Pintura de Arthur C. Michael (1945).
Créditos: Wikimedia Commons.
Capítulo 174 da Magna Carta:
(17) Os processos judiciais ordinários não seguirão a corte real, mas serão realizados em local fixo.
[...]
(30) Nenhum xerife, oficial real ou outra pessoa poderá levar cavalos ou carroças para transporte de qualquer homem livre, sem o seu consentimento.
(31) Nem nós nem qualquer oficial real levaremos madeira para o nosso castelo, ou para qualquer outro propósito, sem o consentimento do proprietário.
(32) Não manteremos as terras de pessoas condenadas por crimes graves em nossas mãos por mais de um ano e um dia, após o qual serão devolvidas aos detentores das "taxas" correspondentes.

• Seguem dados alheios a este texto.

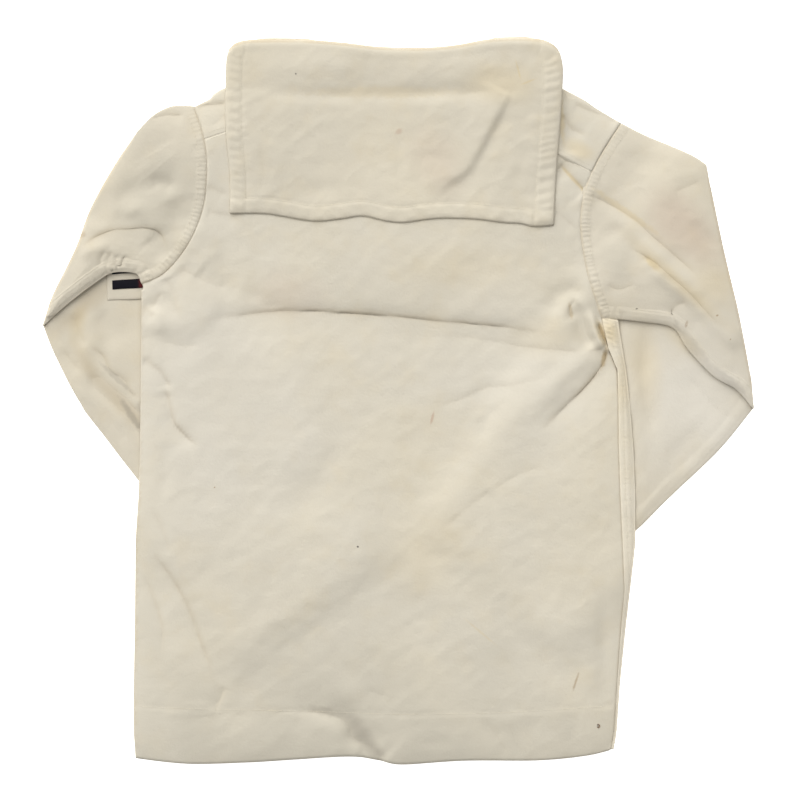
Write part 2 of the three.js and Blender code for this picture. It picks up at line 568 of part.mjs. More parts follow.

Embora João tenha recorrido ao poder do Papa Inocêncio III, que chegou a declarar a Carta nula pouco tempo depois de sua assinatura (em agosto de 1215), sua validade foi defendida por um conflito violento liderado pelos barões, que resultou em ainda mais perdas de João e recebeu o apoio de Filipe II.
O marco inicial da limitação ao direito dos reis estabelecido pela Magna Carta "formou a base das constituições ao redor do mundo", evidencia a Escola de Direito de Harvard, e foi "influente na formação dos Estados Unidos, da Declaração da Independência à formação da Constituição norte-americana e à subsequente adoção da Carta de Direitos (Bill of Rights)."
O documento adquirido por Harvard, que acabou por se provar um fragmento original da Carta Magna, havia sido comprado por apenas US$ 27,50 em 1946, de acordo com o registro bibliotecário da universidade, e estava descrito como uma "cópia" do documento original, feita em 1327.
"É uma descoberta fantástica", diz David Carpenter, professor de História Medieval do King's College London. "A Magna Carta de Harvard merece ser celebrada, não como uma mera cópia manchada e desbotada, mas como o original de um dos documentos mais significativos da história constitucional mundial, uma pedra angular de liberdades passadas, presentes e ainda a serem conquistadas."